Outcome analysis employs a doubly robust estimator with bootstrap resampling, providing unbiased average treatment effect (ATE) estimates while protecting against misspecification of either the propensity model or the outcome model. Sensitivity analyses further assess robustness to unobserved confounding. The results show that AI‑guided support reduces course failure rates by roughly 12 percentage points and raises cumulative GPA by 0.15 points relative to matched peers—effects that are statistically and practically significant. The impact on time‑to‑degree is modest: an average reduction of 0.3 semesters, with confidence intervals crossing zero, indicating limited statistical power for this outcome.

To interpret these findings, the authors apply Engeström’s Activity Theory (AT). Within the AT framework, the AI model functions as a mediating tool, the student‑support team as the subject, university policies as rules, academic departments as the community, and the shared object is “student success.” The intervention resolves a primary contradiction (students receiving risk signals without timely assistance) by acting as a socio‑technical “brake” that stabilises precarious trajectories. However, secondary contradictions—such as rigid credit‑recognition policies and enrollment constraints—prevent the stabilisation from translating into faster degree completion.
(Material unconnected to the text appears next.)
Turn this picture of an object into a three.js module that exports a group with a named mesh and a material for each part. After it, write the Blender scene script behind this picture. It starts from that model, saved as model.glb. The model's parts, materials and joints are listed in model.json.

Methodologically, the study advances learning‑analytics evaluation by (1) integrating dynamic risk scores to address immortal‑time bias, (2) demonstrating high‑quality matching with explicit balance checks, (3) employing doubly robust outcome modeling with bootstrap uncertainty, and (4) linking quantitative effects to a systemic AT analysis. Limitations include reliance on observed covariates, single‑institution scope, and lack of long‑term post‑graduation outcomes.

Practically, the work suggests that institutions should co‑design AI‑driven early‑warning tools together with the surrounding governance structures. Adjusting rules—such as making credit‑transfer and course‑load policies more flexible—could allow the stabilising effect of AI‑guided support to accelerate degree progression. In sum, the paper provides compelling causal evidence that AI‑enabled proactive support can arrest academic decline, while also highlighting the institutional redesign needed to convert stability into faster student success.